The Carvana calculator , for example, asks you to enter the amount you can pay each month, your credit rating, the desired loan term, and the down payment amount. It’s a guesstimation tool, so you can be completely honest (it’s not a loan application) and adjust the different factors to see how the results change. The idea here is to get a basic idea for your monthly payment, which, as we’ve covered, is just part of the affordability equation.
For instance, using the Carvana calculator, let’s say you can pay $400 a month, have $2,000 towards a downpayment, and have an “Average” credit score of 630. Add in the desired loan length of 48 months, and Carvana reveals you can afford a car priced at $17,783.
Problems with Using “How Much Can I Afford” Calculators
Of course, these online calculators aren’t perfect. They are tied to the specific platform you’re browsing. Carvana’s tool, for example, uses its own in-house financing rates; you may find more favorable terms from another retailer or loan company.
How Much Car Can I Afford? Based on Salary
When using your salary for estimation, consider the 20/4/10 rule. It’s not fool-proof, and some believe it inaccurate, but this methodology remains tried and tested by many. Here’s what’s involved.
What is the 20/4/10 Rule?
The 20/4/10 rule refers to three calculations that can be used to determine car affordability for a four-year loan; these are formulas that consider your existing available funds and future income.
Part 1: 20
The “20” in the 20/4/10 rule refers to the percent of the purchase price you can provide as a downpayment. And it’s the same whether you are buying new or used.
The 20 percent figure is not an arbitrary number. Rather, contributing this amount towards a purchase will prevent you from being underwater as cars depreciate with age (in normal times). A sufficient downpayment plus regular monthly payments eliminate the risk of negative equity.
Part 2: 4
The next number is 4, which refers to the ideal loan length in years. While longer-term financing is available, up to 7 years, shorter loans reduce the likelihood of negative equity and cost less in the long run (due to fewer finance charges). Another advantage is that a paid-off four-year-old car will be less likely to need costly repairs and maintenance, so the money spent on the monthly payment can be set aside for future service work. The downside is that the monthly payment will be higher for a four-year loan versus longer financing terms.
Part 3: 10
The last number in the calculation is 10, meaning no more than 10 percent of your gross monthly income should be used for car expenses. So, if your monthly pre-tax salary is $6,000, don’t spend more than $600 monthly on the loan payment, operating expenses, and insurance.
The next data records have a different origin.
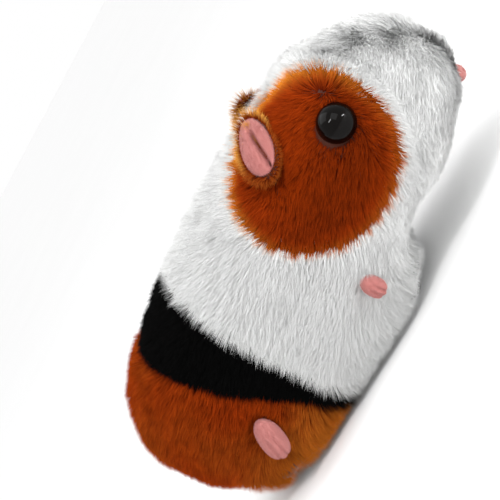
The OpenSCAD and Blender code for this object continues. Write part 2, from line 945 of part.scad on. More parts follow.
// Body of the slide switch; the slider's flange runs in its hollow
module power_switch() {
    color("#303030") translate([switch_place[0], switch_place[1], 0]) difference() {
        box([-6.2, 6.2], [-3.2, 3.2], [floor_top, floor_top + 5.4]);
        box([-5.4, 5.4], [-2.4, 2.4], [floor_top - 1, floor_top + 2.4]);
    }
}

module switch_slider() {
    color("#b03030") translate([switch_place[0] - switch_travel / 2, switch_place[1], 0]) {
        difference() {
            box([-2, 2], [-1.5, 1.5], [belly_height - 1, floor_top + 1.4]);
            for (x = [-1, 0, 1])
                box([x - 0.2, x + 0.2], [-2, 2], [0, belly_height - 0.7]);
        }
        box([-3, 3], [-2, 2], [floor_top + 0.4, floor_top + 1.8]);
    }
}

// Plunger under the back: a broad cap, a rod through the roof and the collar that keeps it in
module touch_button() {
    color("ivory") translate([0, touch_y, 0]) {
        translate([0, 0, touch_cap]) cylinder(r = 12, h = 3, $fn = 48);
        translate([0, 0, touch_foot]) cylinder(r = touch_rod, h = touch_cap + 0.5 - touch_foot, $fn = 32);
        translate([0, 0, roof_under - 2.3]) cylinder(r = 3.2, h = 2, $fn = 32);
    }
}

module touch_spring() {
    color("silver") translate([0, touch_y, roof_top]) coil(3.6, 0.35, 5, touch_cap - roof_top);
}

// Two wires side by side along one route
module wire_pair(route, step) {
    wire(route, 0.5);
    wire([for (p = route) p + step], 0.5);
}

module motor_wires() {
    color("firebrick") {
        wire([[-13, 21.2, 31], [-13.2, 22.2, 31], [-16, 22.4, 31.8], [-19.4, 22.3, 33.6], [-21.7, 24, 35.4],
            [-21.8, 26.4, 36.4], [-21.7, 28.4, 36.6]], 0.5);
        wire([[-11.6, 21.2, 31.6], [-11.8, 22.2, 32], [-15, 22.3, 34.2], [-19, 22.3, 37], [-21.8, 24.4, 39],
            [-22.2, 30, 40.3], [-22.2, 35, 39.6], [-21.8, 37.2, 37.6]], 0.5);
    }
}

module speaker_wires() {
    color("firebrick") wire_pair([[6.4, -13.6, 32.7], [6.4, -13.4, 34], [6.3, -14.2, 35.3],
        [6.2, -15.4, 35.9], [6.1, -16.6, 36]], [-2, 0, 0]);
}

module battery_wires() {
    color("firebrick") wire_pair([[-10.2, 21.4, 30.2], [-10.2, 22.7, 29.5], [-10.2, 22.8, 26],
        [-10.2, 24.4, 22], [-10, 29, 21.4], [-9.6, 33, 21], [-8.4, 34.8, 17], [-7.6, 32.8, 13.2]],
        [1.6, 0, 0]);
}

white_fur();
eye_patch_right();
eye_patch_left();
saddle_band();
rump_fur();
hem_binding();
head_wadding();
body_wadding();
eye_right();
eye_left();
eye_washers();
nose();
ear_right();
ear_left();
ear_lining_right();
ear_lining_left();
front_paw_right();
front_paw_left();
hind_foot_right();
hind_foot_left();
lower_shell();
upper_shell();
shell_screws();
battery_door();
door_screw();
battery_right();
battery_left();
contact_springs();
contact_plates();
motor();
motor_shaft();
motor_pinion();
first_gear();
second_gear();
gear_pins();
inner_gear_plate();
outer_gear_plate();
drive_axle();
drive_gear();
wheel_right();
wheel_left();
tyre_right();
tyre_left();
stub_axle_right();
stub_axle_left();
roller_right();
roller_left();
circuit_board();
board_parts();
board_screws();
tact_switch();
speaker();
speaker_cone();
power_switch();
switch_slider();
touch_button();
touch_spring();
motor_wires();
speaker_wires();
battery_wires();
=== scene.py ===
"""A plush guinea pig that runs on a small chassis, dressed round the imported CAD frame.

Sizes in this file are millimetres in the frame's own axes: -Y is forward and +Z is up.
"""
import json
import math

import bpy
import numpy as np
from mathutils import Euler, Matrix, Vector, kdtree


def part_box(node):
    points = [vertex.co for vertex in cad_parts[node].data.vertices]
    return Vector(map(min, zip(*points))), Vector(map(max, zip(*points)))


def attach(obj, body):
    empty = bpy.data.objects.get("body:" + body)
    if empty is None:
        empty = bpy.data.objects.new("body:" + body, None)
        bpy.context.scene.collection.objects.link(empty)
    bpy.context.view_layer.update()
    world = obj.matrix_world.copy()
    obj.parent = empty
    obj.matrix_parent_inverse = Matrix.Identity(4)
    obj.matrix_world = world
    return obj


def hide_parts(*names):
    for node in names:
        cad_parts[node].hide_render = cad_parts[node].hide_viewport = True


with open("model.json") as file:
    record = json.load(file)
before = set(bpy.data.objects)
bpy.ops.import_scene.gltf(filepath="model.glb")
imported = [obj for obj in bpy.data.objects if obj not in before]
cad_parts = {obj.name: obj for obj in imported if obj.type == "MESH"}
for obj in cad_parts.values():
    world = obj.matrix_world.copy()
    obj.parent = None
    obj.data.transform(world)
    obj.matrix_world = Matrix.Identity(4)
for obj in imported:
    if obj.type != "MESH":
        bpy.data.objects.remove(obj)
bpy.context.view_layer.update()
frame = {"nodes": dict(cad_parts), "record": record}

MM = 0.001
scene = bpy.context.scene


# ---------- camera, lights and floor ----------

def make_camera(azimuth, elevation, roll, distance, view_angle, aim, shift):
    """A camera on the right side, turned azimuth towards the front, and rolled so that the head is up."""
    az, el, turn = (math.radians(v) for v in (azimuth, elevation, roll))
    back = Vector((-math.cos(el) * math.cos(az), -math.cos(el) * math.sin(az), math.sin(el)))
    forward = Vector((math.sin(az), -math.cos(az), 0))
    upward = back.cross(forward)
    right = forward * math.sin(turn) - upward * math.cos(turn)
    up = forward * math.cos(turn) + upward * math.sin(turn)
    data = bpy.data.cameras.new("camera")
    data.sensor_width = 36
    data.angle = math.radians(view_angle)
    data.shift_x, data.shift_y = shift
    data.clip_start, data.clip_end = 0.01, 20
    camera = bpy.data.objects.new("camera", data)
    scene.collection.objects.link(camera)
    turned = Matrix((right, up, back)).transposed().to_4x4()
    camera.matrix_world = Matrix.Translation(Vector(aim) * MM + back * distance * MM) @ turned
    scene.camera = camera


def make_lamp(name, place, aim, size, power, long_side=None):
    """A soft rectangular lamp at place that shines on aim; its second size runs along long_side."""
    data = bpy.data.lights.new(name, "AREA")
    data.shape = "RECTANGLE"
    data.size, data.size_y = (v * MM for v in size)
    data.energy = power
    lamp = bpy.data.objects.new(name, data)
    scene.collection.objects.link(lamp)
    place, aim = Vector(place) * MM, Vector(aim) * MM
    lamp.location = place
    lamp.rotation_mode = "QUATERNION"
    lamp.rotation_quaternion = (aim - place).to_track_quat("-Z", "Y")
    if long_side:
        back = (place - aim).normalized()
        across = Vector(long_side).cross(back).normalized()
        lamp.rotation_quaternion = Matrix((across, back.cross(across), back)).transposed().to_quaternion()


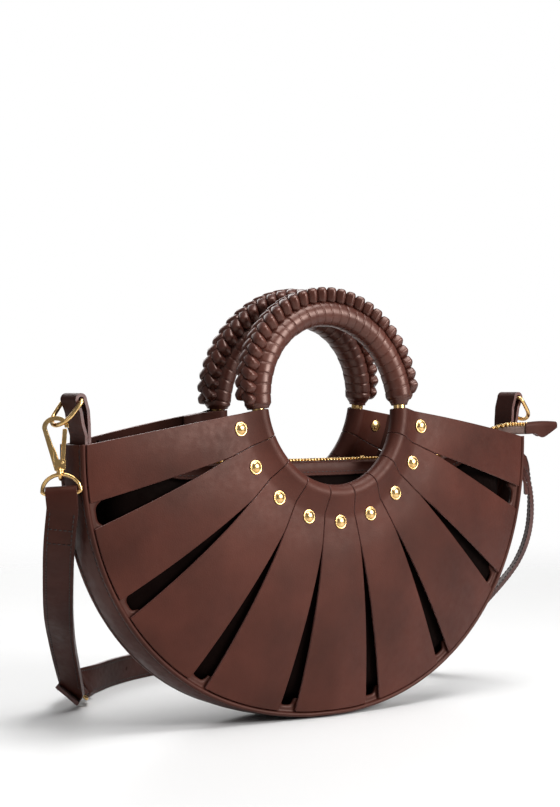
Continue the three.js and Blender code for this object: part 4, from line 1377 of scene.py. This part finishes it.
    def zip(self, finishes: Finishes) -> None:
        """Makes the tape in two halves, and the teeth that mesh between them."""
        end = self.outline.half_width + self.overhang
        tape = Draft()
        for sign in (-1, 1):
            rows = []
            for share in shares(170):
                x = mix(-self.zip_half, end, share)
                widths = (*self.tape_widths, self.tape_half)
                rows.append([self.tape_point(x, sign, width) for width in widths])
            tape.sheet(rows, self.tape_thickness)
        piece("zip_tape", tape, [finishes.tape, finishes.tape], ["zip"])
        teeth = Draft()
        count = int((end + self.zip_half - 3) / self.tooth_pitch)
        for number in range(count):
            x = -self.zip_half + 2 + number * self.tooth_pitch
            sign = 1 if number % 2 else -1
            centre = self.tape_point(x, sign, self.tooth_inset, self.tooth_lift)
            place = tilt(ACROSS, UP, centre)
            teeth.blob(place, Vector(self.tooth_size), 5, 8, 5)
        piece("zip_teeth", teeth, [finishes.teeth])

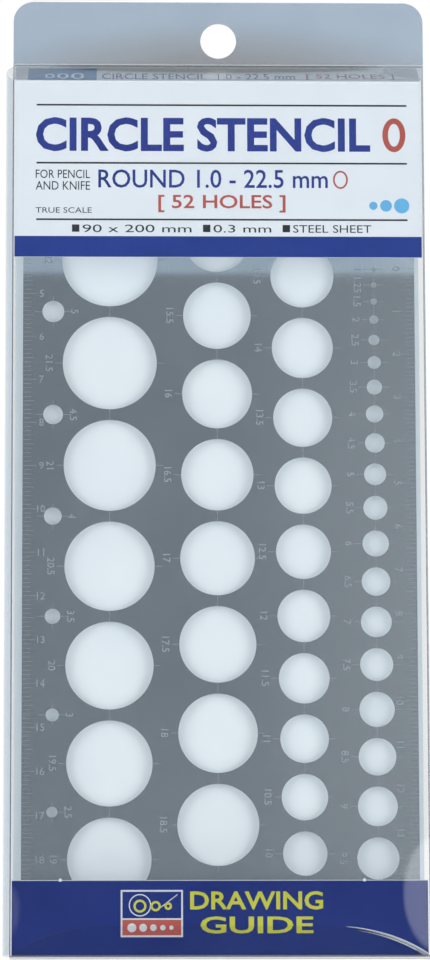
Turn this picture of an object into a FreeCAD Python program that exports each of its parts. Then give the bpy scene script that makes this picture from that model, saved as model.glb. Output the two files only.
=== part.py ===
import FreeCAD, Part
import os

import Sketcher
from FreeCAD import Placement, Rotation, Vector

# A circle template of etched stainless sheet, packed with a folded printed card in a clear film carton
# that has a double hang tab. Millimetres. +X is to the right, +Y to the back and +Z up. The origin is the
# middle of the carton's bottom: halfway between its outermost left and right points and its two big faces.
#
# Every film and card piece is a flat panel between creases, except the left wall, which bows outward.
# A panel that folds starts on its crease line, and its neighbour stops short of that line by the relief.

doc = FreeCAD.newDocument("CircleTemplatePack")
sheet = doc.addObject("Spreadsheet::Sheet", "Size")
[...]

Imperfections with the 20/4/10 Rule
There is debate over the accuracy of the 20/4/10 rule, particularly with the 10 percent part of the formula. Points of view differ if the 10 percent amount should be before or after tax and other payroll deductions. There’s no right or wrong here, but it may come down to looking at your other expenses. In other words, if you live paycheck to paycheck, then budgeting for a car based on 10 percent of your after-tax salary is the wise move.
Another criticism of the 10 percent formula is that it’s simply not enough to buy a better-than-decent car in today’s market. Using Carvana’s auto loan calculator, a $25,000 vehicle will cost someone with a 680 (“good”) credit score $476 a month using the 20/4/10 rule.
And $25,000 doesn’t get a buyer much more than functional transportation with a few bells and whistles. A newer luxury or high-spec vehicle is out of the question at this price. And the numbers and options get worse for a buyer with a lower credit score.
Topmarq Tip: Buying A Used Vehicle: The Car Dealers vs Private Sellers Debate
Conclusion: Check and Recheck the Numbers
It never hurts to check and recheck affordability calculations during the car shopping process and try to use different online tools to validate your findings. These efforts will help avoid being burdened with too much car-related debt and not understanding how much car ownership really costs.
Be meticulous in your research, and be conservative with your affordability calculations. In the worse case, you’ll have more money to spend on something else besides your car.